INFORMATION GIVEN
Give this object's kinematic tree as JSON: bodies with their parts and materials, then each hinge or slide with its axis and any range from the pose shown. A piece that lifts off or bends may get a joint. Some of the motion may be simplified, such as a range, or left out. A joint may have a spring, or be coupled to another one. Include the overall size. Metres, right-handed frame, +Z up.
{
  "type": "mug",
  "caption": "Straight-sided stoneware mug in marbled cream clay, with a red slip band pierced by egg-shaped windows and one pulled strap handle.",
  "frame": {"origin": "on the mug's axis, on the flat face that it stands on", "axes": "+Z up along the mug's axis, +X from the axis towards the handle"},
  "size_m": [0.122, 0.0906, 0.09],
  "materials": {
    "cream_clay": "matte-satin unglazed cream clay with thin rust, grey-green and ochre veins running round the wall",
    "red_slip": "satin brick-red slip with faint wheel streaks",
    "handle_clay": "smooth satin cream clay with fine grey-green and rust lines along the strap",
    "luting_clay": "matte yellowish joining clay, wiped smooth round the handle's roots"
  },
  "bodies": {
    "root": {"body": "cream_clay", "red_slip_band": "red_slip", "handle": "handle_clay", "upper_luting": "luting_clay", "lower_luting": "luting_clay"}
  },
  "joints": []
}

==

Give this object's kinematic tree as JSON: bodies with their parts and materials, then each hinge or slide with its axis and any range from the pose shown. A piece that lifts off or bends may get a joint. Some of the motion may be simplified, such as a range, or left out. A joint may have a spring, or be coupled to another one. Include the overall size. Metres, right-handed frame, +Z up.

--

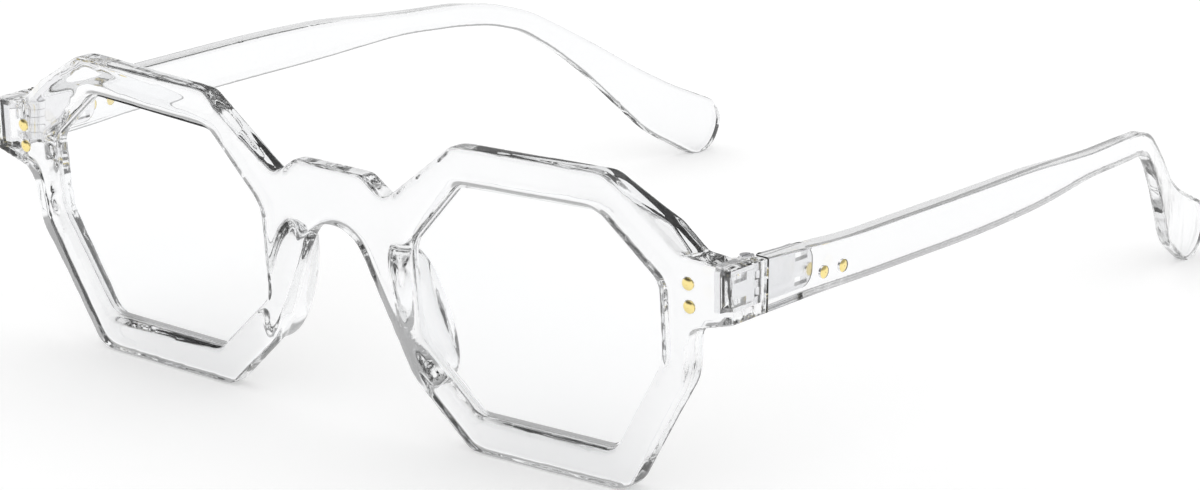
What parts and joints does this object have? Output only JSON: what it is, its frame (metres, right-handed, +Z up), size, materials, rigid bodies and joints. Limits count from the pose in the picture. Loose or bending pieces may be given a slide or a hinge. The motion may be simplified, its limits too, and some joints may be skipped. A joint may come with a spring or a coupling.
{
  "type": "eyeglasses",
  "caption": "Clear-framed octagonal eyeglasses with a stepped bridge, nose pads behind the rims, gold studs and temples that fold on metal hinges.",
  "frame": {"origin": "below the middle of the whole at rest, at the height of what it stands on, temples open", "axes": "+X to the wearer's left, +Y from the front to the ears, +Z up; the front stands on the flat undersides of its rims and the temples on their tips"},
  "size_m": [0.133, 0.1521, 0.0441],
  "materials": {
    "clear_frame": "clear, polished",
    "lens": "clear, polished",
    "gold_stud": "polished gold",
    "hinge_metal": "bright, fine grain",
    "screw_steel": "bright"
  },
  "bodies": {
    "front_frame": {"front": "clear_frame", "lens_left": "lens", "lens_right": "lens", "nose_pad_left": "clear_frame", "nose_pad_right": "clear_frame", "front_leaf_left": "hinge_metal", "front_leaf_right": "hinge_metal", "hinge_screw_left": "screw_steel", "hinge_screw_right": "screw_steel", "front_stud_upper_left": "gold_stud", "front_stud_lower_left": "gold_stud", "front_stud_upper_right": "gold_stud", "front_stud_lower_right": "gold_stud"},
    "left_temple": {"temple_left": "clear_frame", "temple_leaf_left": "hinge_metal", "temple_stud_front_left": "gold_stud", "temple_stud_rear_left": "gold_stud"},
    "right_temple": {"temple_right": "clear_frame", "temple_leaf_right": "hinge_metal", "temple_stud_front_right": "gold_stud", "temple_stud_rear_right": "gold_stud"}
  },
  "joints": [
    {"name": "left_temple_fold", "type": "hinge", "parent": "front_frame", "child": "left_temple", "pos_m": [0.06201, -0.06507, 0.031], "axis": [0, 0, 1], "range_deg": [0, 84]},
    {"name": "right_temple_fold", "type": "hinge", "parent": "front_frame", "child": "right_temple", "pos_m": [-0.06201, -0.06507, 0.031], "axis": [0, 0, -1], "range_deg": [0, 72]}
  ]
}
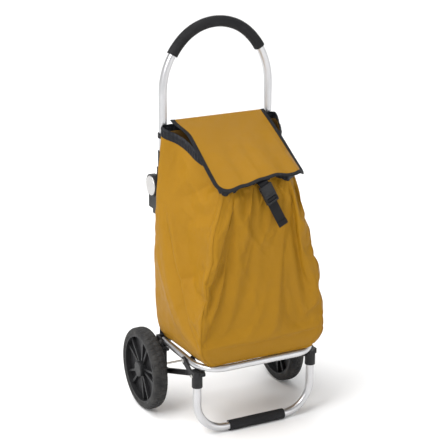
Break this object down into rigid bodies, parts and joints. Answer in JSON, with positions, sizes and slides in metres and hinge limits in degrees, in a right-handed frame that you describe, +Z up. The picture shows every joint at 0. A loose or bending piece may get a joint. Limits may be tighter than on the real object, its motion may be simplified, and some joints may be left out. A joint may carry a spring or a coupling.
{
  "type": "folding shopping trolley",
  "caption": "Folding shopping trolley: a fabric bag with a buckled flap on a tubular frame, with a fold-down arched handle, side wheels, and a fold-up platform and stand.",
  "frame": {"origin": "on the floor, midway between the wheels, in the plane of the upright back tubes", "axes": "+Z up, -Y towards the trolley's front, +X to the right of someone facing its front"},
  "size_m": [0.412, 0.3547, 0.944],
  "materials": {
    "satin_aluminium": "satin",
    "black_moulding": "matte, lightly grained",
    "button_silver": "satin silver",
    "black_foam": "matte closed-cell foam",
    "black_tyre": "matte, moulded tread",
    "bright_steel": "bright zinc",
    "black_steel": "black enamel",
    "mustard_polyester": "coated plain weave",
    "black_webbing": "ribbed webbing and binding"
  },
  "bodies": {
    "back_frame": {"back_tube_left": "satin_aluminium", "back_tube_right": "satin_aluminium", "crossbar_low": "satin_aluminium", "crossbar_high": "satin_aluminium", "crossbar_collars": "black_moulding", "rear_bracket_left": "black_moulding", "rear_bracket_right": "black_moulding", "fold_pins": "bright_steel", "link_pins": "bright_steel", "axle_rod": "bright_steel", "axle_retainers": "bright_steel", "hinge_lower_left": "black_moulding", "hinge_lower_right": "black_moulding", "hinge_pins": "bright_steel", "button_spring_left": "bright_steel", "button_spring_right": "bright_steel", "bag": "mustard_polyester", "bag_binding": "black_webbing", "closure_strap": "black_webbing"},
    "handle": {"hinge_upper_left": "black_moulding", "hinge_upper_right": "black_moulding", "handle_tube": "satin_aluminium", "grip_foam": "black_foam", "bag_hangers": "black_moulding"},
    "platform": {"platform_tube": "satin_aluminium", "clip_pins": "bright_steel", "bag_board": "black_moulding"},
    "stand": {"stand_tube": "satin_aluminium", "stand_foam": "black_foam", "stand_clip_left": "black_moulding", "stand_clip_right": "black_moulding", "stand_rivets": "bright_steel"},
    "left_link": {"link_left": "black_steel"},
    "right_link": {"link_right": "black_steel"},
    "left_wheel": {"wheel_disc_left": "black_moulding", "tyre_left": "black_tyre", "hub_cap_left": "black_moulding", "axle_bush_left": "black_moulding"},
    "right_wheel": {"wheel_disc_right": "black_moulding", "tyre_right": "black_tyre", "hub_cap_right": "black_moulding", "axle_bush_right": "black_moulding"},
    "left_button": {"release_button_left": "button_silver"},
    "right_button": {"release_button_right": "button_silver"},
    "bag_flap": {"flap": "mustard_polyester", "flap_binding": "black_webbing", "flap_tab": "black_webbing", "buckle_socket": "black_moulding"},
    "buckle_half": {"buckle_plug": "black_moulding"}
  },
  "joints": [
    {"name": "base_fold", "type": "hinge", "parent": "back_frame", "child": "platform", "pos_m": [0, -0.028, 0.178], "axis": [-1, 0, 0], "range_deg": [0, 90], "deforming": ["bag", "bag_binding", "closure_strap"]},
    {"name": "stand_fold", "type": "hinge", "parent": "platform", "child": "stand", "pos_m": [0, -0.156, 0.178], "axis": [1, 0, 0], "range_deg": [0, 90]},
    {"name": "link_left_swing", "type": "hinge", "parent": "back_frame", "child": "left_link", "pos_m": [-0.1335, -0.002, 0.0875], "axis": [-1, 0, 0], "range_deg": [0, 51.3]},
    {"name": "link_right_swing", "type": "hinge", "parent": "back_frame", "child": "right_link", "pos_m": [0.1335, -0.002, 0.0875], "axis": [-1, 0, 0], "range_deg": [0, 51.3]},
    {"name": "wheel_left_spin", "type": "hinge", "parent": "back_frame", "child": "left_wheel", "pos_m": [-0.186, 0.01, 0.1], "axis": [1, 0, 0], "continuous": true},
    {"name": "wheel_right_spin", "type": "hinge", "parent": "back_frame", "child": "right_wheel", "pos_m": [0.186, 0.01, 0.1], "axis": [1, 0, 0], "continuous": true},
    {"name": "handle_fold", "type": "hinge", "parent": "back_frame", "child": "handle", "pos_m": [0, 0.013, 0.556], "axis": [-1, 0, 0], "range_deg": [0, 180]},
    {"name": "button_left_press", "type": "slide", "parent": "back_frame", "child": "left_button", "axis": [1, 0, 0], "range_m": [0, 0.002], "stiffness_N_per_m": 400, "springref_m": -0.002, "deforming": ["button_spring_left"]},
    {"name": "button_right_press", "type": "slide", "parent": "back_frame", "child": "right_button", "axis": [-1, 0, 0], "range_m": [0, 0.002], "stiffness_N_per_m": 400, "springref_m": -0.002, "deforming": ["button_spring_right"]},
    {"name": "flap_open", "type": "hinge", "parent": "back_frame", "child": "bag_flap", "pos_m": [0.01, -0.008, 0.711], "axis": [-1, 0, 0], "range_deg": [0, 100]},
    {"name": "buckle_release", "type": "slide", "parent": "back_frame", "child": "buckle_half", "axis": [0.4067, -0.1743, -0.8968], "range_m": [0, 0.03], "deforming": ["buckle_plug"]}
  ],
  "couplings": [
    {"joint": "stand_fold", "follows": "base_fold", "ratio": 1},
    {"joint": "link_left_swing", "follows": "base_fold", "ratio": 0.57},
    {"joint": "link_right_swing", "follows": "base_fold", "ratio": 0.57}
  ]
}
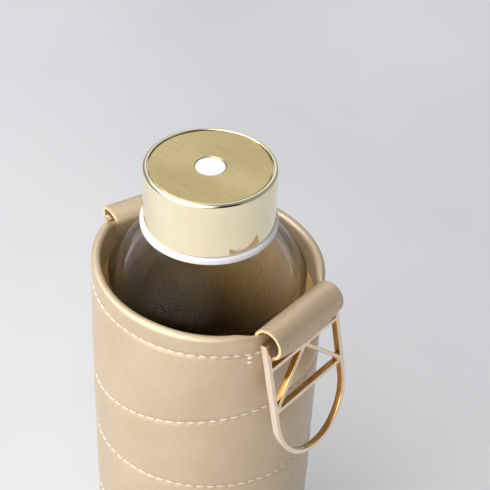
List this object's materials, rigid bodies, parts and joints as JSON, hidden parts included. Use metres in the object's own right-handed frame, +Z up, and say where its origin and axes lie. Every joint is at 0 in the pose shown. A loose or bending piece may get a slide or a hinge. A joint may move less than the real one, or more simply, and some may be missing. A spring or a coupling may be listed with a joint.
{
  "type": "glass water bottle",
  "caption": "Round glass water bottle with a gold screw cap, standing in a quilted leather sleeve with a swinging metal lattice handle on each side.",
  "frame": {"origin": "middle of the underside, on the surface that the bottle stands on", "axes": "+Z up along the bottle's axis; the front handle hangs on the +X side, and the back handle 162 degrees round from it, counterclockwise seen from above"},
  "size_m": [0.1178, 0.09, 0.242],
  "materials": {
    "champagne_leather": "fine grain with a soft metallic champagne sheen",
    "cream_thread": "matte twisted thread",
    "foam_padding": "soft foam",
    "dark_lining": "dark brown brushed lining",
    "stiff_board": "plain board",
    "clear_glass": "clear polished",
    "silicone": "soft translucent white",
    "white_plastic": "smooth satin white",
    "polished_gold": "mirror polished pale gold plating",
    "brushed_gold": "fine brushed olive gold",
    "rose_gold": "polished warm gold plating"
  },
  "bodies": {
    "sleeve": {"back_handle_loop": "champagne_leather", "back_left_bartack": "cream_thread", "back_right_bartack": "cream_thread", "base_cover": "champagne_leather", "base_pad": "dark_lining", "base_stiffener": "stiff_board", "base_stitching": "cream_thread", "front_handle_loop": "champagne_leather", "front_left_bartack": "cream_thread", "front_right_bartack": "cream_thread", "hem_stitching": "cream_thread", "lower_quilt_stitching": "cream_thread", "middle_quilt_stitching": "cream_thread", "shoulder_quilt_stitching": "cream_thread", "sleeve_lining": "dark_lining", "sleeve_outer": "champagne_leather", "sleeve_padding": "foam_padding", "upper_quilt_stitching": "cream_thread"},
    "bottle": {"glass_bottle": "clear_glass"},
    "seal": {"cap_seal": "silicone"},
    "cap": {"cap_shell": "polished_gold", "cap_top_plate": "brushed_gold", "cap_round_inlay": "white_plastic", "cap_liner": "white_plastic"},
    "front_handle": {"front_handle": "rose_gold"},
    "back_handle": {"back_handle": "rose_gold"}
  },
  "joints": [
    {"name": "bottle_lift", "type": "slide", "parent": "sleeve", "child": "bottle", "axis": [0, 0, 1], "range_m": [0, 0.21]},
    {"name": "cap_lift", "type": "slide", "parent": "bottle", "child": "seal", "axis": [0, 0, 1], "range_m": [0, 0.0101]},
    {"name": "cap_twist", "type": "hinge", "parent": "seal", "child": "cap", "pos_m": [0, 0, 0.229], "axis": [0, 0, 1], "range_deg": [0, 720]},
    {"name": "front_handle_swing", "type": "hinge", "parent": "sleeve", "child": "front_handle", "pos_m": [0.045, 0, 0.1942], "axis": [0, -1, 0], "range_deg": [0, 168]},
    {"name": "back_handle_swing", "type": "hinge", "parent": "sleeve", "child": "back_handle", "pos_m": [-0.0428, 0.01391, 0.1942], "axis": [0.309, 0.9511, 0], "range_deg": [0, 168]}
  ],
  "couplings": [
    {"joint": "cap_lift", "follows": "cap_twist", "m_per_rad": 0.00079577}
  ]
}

OBJECTIVE
For the material, find the number of lines holding the word "down" and give that figure and nothing more.

THE RESPONSE
2